As I didn't have the seafood described in Janella's recipe and I wanted to eat it immediately, I used fish balls from the freezer and silken tofu I had in the fridge. Everything else was the same.


  • Paste

  • 2 dried chillies, roasted

  • 1 tsp coriander seeds, roasted

  • 2 tsp shrimp paste, roasted

  • 1 red onion, diced

  • 4 cloves garlic, chopped

  • 1 tsp lime zest

  • 1 stalk lemongrass, green part only roughly chopped

  • 1 tsp galangal, roughly chopped

  • 4 red chilles

  • ¼ cup macadamias

  • 1 tbls coriander roots and stems

  • 1 tsp turmeric powder

  • 1 tbls olive oil

  • 1 litre fish or vegetable stock

  • 2 tbls laksa paste (above)

  • 1 tbls tamarind paste

  • 1 pkt. silken tofu (UHT), large cubed

  • 8 fish balls (from chinese supermarket)

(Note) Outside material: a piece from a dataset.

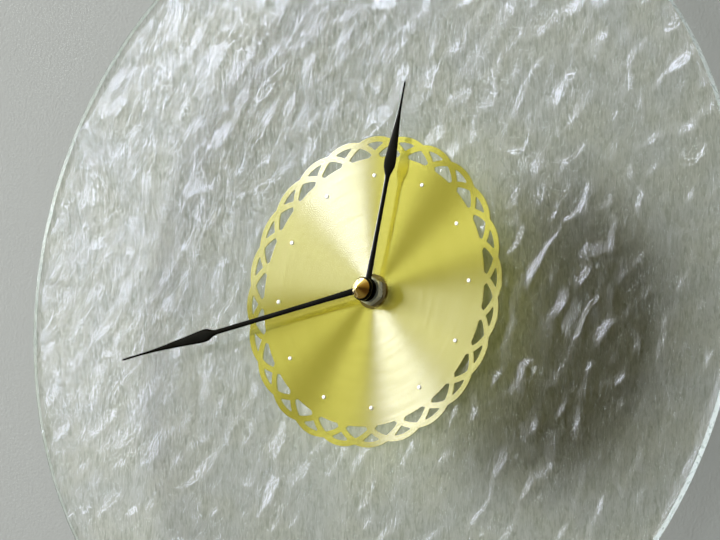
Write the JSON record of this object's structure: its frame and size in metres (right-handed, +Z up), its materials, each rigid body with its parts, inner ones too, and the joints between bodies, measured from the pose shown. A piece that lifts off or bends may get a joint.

  • 4 small bundles of rice vermicelli, soaked in hot water

  • 1 tbsp fish sauce (maybe)

  • Garnish - vietnamese mint, bean sprouts, lime wedges quartered, spring onions cut on the diagonal


  • 1.

    Pound all the paste ingredients together in a mortar and pestle or use a food processor.

  • 2.

    In a soup pot add the stock, 2 tbls laksa paste and the tamarind paste and let simmer for a few minutes. Now add the fish balls and let it cook for a minute or two until it is cooked. Taste for seasoning. If you like it saltier then add some fish sauce.

  • 3.

    Drain your noodles in a colander and divide them between 2 bowls. Top these with half the fish balls and cubed tofu each. Pour the hot broth over and garnish (above).


Frozen fish balls are available from asian supermarket and UHT packet of silken tofu is available from the supermarket. I cut this iinto large cubes so that they don't break up.